## PROBLEM REQUIREMENTS
Write out every entry word for word.

## PROVIDED ENTRIES
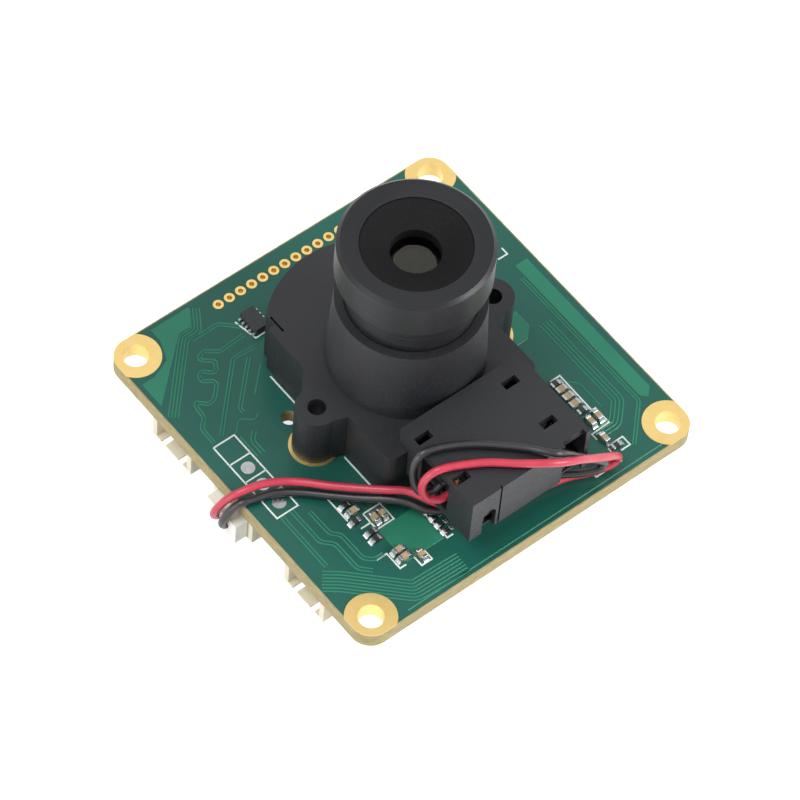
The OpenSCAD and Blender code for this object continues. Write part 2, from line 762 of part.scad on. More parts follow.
module memory_chip() {
    color("#242528") translate([9.6, -12.5, -board_t - 1.75]) cube([3.9, 4.9, 1.65]);
}

module memory_chip_pins() {
    color("#c9ccce") for (i = [0 : 3], x = [8.6, 13.5]) {
        translate([x, -12.15 + i * 1.27, -board_t - 0.8]) cube([1, 0.4, 0.8]);
    }
}

module crystal() {
    color("#b8bcc0") translate([-8.5, -6, -board_t - 0.8]) cube([3.2, 2.5, 0.8]);
}

module inductor() {
    color("#3c3c40") translate([12, 3, -board_t - 2.2]) difference() {
        cube([4, 4, 2.2]);
        for (x = [0, 4], y = [0, 4]) {
            translate([x, y, -cut]) rotate([0, 0, 45]) cube([0.8, 0.8, 8], center = true);
        }
    }
}

// One chip capacitor or resistor standing on the board's upper face
module chip(x, y, turned, l, w, h) {
    translate([x, y, h / 2]) rotate([0, 0, turned ? 90 : 0]) cube([l, w, h], center = true);
}

module ceramic_capacitors() {
    color("#c9b9a0") {
        // row at the right of the drive box
        for (y = [-8.65, -9.6, -10.55]) {
            chip(11.4, y, false, 1, 0.6, 0.5);
        }
        for (p = [[11.4, -12.85], [12.3, -12.75], [11.25, -14.95]]) {
            chip(p[0], p[1], true, 1, 0.5, 0.5);
        }
        // group at the left of the drive box
        chip(-11.6, -7.65, false, 1, 0.6, 0.5);
        for (p = [[-10.5, -9.3], [-9.7, -9.35], [-9.55, -14.75]]) {
            chip(p[0], p[1], true, 1, 0.5, 0.5);
        }
        for (y = [-13.2, -14.05]) {
            chip(-10.9, y, false, 1, 0.55, 0.5);
        }
    }
}

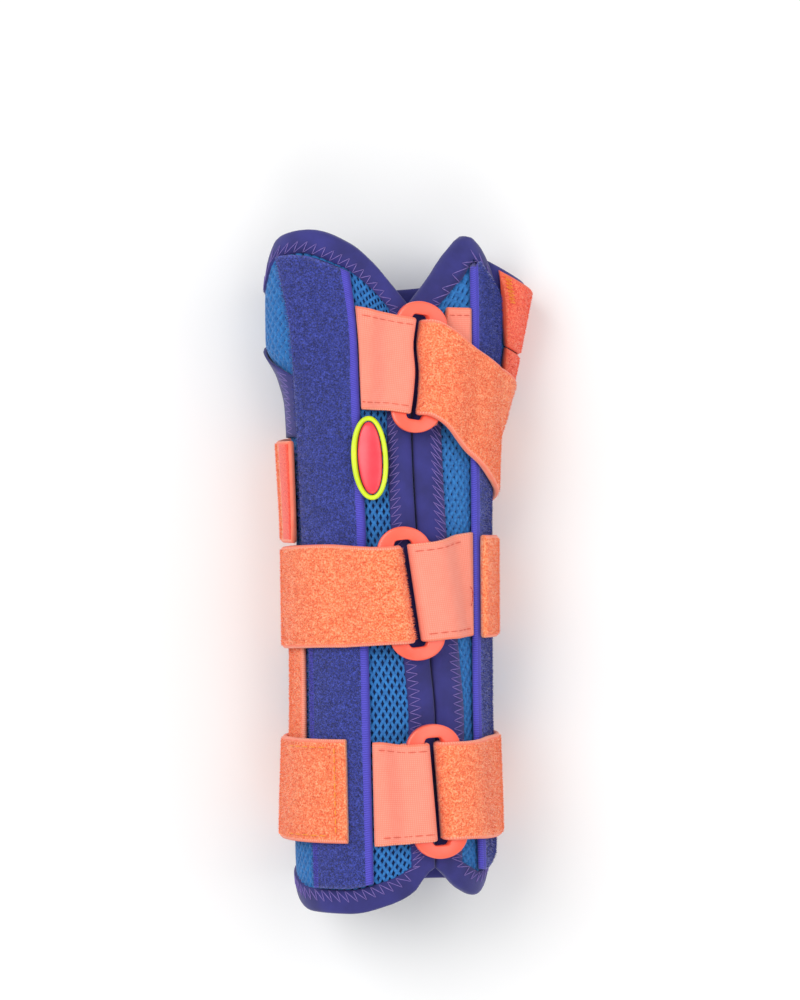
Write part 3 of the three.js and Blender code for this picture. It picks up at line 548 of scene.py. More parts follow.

## RESULT OF THIS TASK
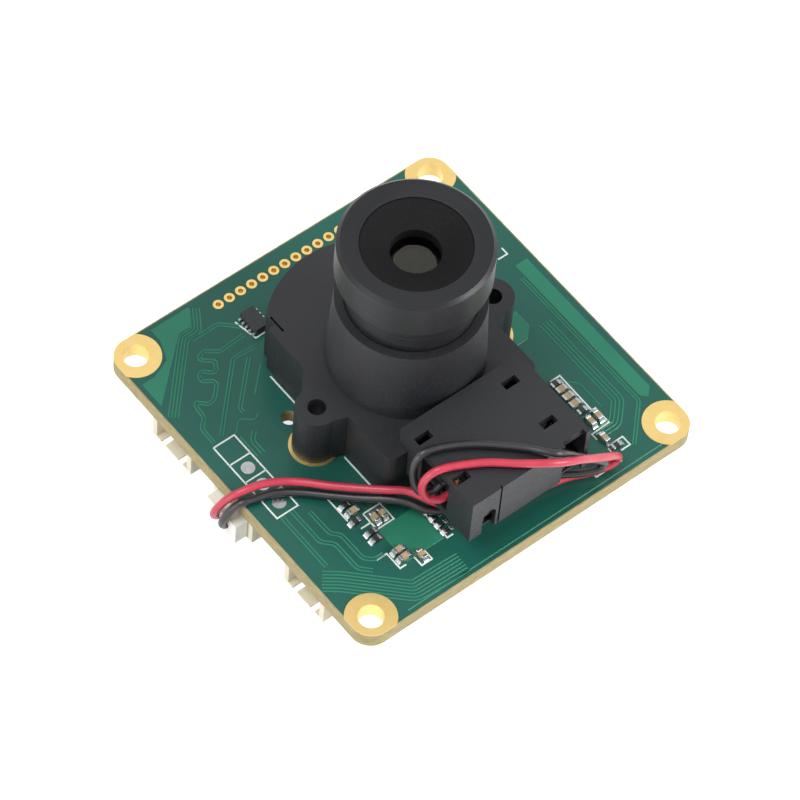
The OpenSCAD and Blender code for this object continues. Write part 2, from line 762 of part.scad on. More parts follow.
module memory_chip() {
    color("#242528") translate([9.6, -12.5, -board_t - 1.75]) cube([3.9, 4.9, 1.65]);
}

module memory_chip_pins() {
    color("#c9ccce") for (i = [0 : 3], x = [8.6, 13.5]) {
        translate([x, -12.15 + i * 1.27, -board_t - 0.8]) cube([1, 0.4, 0.8]);
    }
}

module crystal() {
    color("#b8bcc0") translate([-8.5, -6, -board_t - 0.8]) cube([3.2, 2.5, 0.8]);
}

module inductor() {
    color("#3c3c40") translate([12, 3, -board_t - 2.2]) difference() {
        cube([4, 4, 2.2]);
        for (x = [0, 4], y = [0, 4]) {
            translate([x, y, -cut]) rotate([0, 0, 45]) cube([0.8, 0.8, 8], center = true);
        }
    }
}

// One chip capacitor or resistor standing on the board's upper face
module chip(x, y, turned, l, w, h) {
    translate([x, y, h / 2]) rotate([0, 0, turned ? 90 : 0]) cube([l, w, h], center = true);
}

module ceramic_capacitors() {
    color("#c9b9a0") {
        // row at the right of the drive box
        for (y = [-8.65, -9.6, -10.55]) {
            chip(11.4, y, false, 1, 0.6, 0.5);
        }
        for (p = [[11.4, -12.85], [12.3, -12.75], [11.25, -14.95]]) {
            chip(p[0], p[1], true, 1, 0.5, 0.5);
        }
        // group at the left of the drive box
        chip(-11.6, -7.65, false, 1, 0.6, 0.5);
        for (p = [[-10.5, -9.3], [-9.7, -9.35], [-9.55, -14.75]]) {
            chip(p[0], p[1], true, 1, 0.5, 0.5);
        }
        for (y = [-13.2, -14.05]) {
            chip(-10.9, y, false, 1, 0.55, 0.5);
        }
    }
}

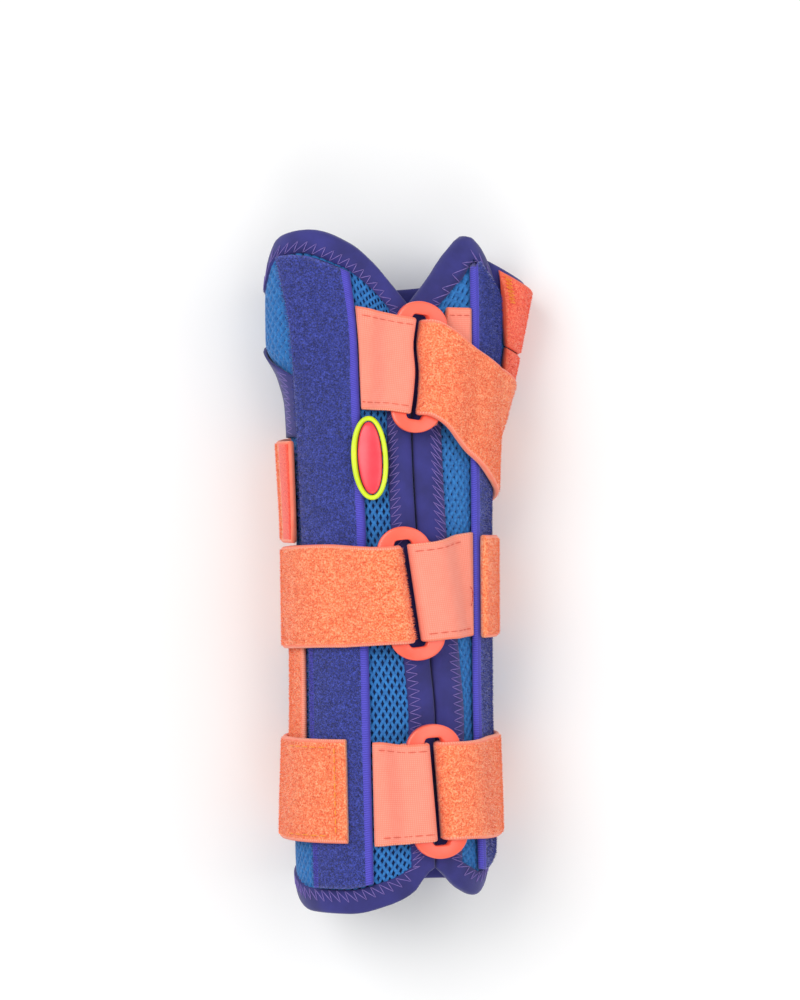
Write part 3 of the three.js and Blender code for this picture. It picks up at line 548 of scene.py. More parts follow.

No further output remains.